En Carta florentina, aunque quizá no deliberadamente,
el componente reflexivo ocupa el mismo lugar que la narración en las Soledades gongorinas: se trata de
simples pretextos para el desarrollo de una prodigiosa imaginería verbal. A
Góngora no se le va nunca el santo al cielo en su rebuscamiento estilítisco, en
su juego de alusiones y elusiones (y ahí está la paráfrasis en prosa de Dámaso
Alonso para demostrarlo), y a Carnero es posible que tampoco, pero al lector a
menudo sí y pierde el hilo en este borroso razonamiento para dejarse seducir
por la simple magia verbal, irisada de sugerencias y referencias culturales.
De acuerdo
con la poética novísima (nada diferente en esto a la poesía renacentista o
barroca), gusta Carnero del juego de la intertextualidad, de intercalar versos
ajenos entre los propios sin señalarlo con la cursiva o el entrecomillamiento.
De manera
un tanto ambigua señala alguno de esos préstamos en la nota final. Su poema,
nos dice, “asume” un soneto de Quevedo (“Con ejemplos muestra a Flora la
brevedad de la hermosura”). Hasta
donde yo he podido constatar ese “asumir” un soneto se limita a parafrasear un
verso: “el almendro en su propia flor nevado” de Quevedo se convierte en “y si
es naturaleza que el almendro / amanezca en su propia flor nevado”. Un verso de
Ovidio se recuerda al final de la parte segunda (“pues vivirás gracias a mis
versos”) y un pasaje del Evangelio según
San Juan al comienzo de la tercera: “Si no muere y se pudre el grano, no
habrá espiga”. En ambos casos, se trata de repetidos tópicos que no necesitarían
ser referenciados.
No alude
sin embargo Carnero al reiterado homenaje a Aquilino Duque (“Reloj de arena, tu
cuerpo. / Te estrecharé la cintura / para que no pase el tiempo”) ni a la
réplica al ataque que Ángel González en “Oda a los nuevos bardos” había
dedicado a los poetas de la generación novísima: “Mucho les importa la poesía.
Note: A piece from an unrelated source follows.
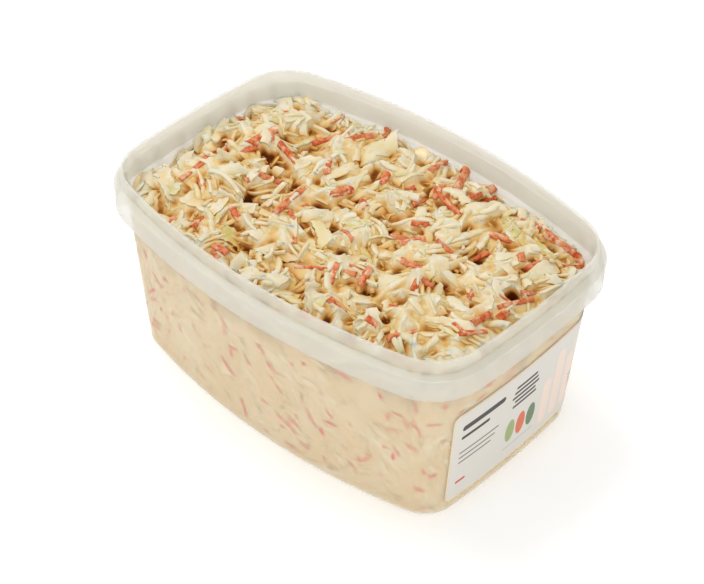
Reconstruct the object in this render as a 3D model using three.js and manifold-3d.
// A family tub of coleslaw. The open tub is one thin plastic moulding with a raised lip, a ledge
// for the lid and a hanging skirt. It is filled to just below the lip with dressed cabbage and
// carrot, and a paper label wraps round one end.
// Lengths are millimetres and +Z is up. The origin is under the middle of the tub's floor, the
// long axis is X, and the label is on the +X end.
import * as THREE from "three";
import { mergeVertices } from "three/addons/utils/BufferGeometryUtils.js";
import Module from "manifold-3d";

// The tub's largest outline, at the skirt: a rectangle with bowed sides and round corners.
const LENGTH = 200;
const WIDTH = 140;
const HEIGHT = 93;
const LONG_SIDE_BOW = 16;
const SHORT_SIDE_BOW = 5.3;
const CORNER_RADIUS = 27.3;

// Heights of the rim's features above the floor's underside: the skirt's lower edge, the step
// where the wall widens into the neck, and the ledge that rises a little towards the lip.
const SKIRT_BOTTOM = 75.2;
const STEP = 79;
const STEP_HEIGHT = 1.9;
const LEDGE = 86;
const LEDGE_RISE = 1.6;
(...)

/ Hablan constantemente de la poesía / y se prueban metáforas como putas
sostenes”.
Tanto años
después, replica Carnero reproduciendo una expresión en “sermo vulgaris” que
choca con la cuidada dicción del resto de sus versos: “Nunca / me he probado
palabras como putas sostenes”.
Lo que hay
detrás de la primorosa caligrafía de Carnero (endecasílabos, heptasílabos,
alejandrinos que no habrían desdeñado firmar Góngora o Darío), no siempre tiene
demasiado interés; el lector no pierde gran cosa cuando no es capaz de seguir
el hilo del poema. Un ejemplo pueden ser las palabras que el paje pintado por
Gozzoli le dirige: “Yo era joven y hermoso; / he envejecido y muerto. El pintor
me salvó; / ¿quién te salvará a ti? No concibes la anchura / ni la profundidad
de mi universo, / lo ves angosto y plano. Son tus ojos / los faltos de agudeza,
no los míos. / Yo estoy fuera del tiempo, la imperfección es tuya. / La
imperfección es signo de la vida”. O no hemos entendido bien o a la obviedad se
añade el error: la obra de arte dura más que el hombre, pero si el modelo de
ese paje “ha envejecido y muerto” anónimamente, ¿de qué le salvó el pintor?
Cualquier fotografía hace lo mismo con nuestra imagen juvenil. La obviedad: “la
imperfección es signo de la vida”. Recordemos el burlón final de Con faldas y a lo loco: “Nadie es
perfecto”.
El origen
de Carta florentina se encuentra,
según ha declarado el autor, en una serie “de recuerdos obsesivos, de sueños,
de versos”, de fragmentos que se fueron escribiendo independientemente; luego
los iría “montando”, en el sentido cinematográfico, para darle una unidad de
conjunto. Es posible que ese trabajo intencionado, que esa labor de edición,
sea precisamente lo que sobra a este largo poema que gana cuando se lee como un
conjunto de recuerdos (Lisboa, el romano Trastevere, San Miniato, Taormina), de
sueños, de obsesiones eróticas, de versos que se independizan de la intención
constructiva del autor y nos seducen con su música y su magia.
Lo salvó al representarlo: su doble pintado hace posible que aquel, en lo que fue y en cuanto fue, no muera. Lo sustrajo al devenir del detrioro. Creo que por ahí se puede entender la coherencia de la imagen. No sé.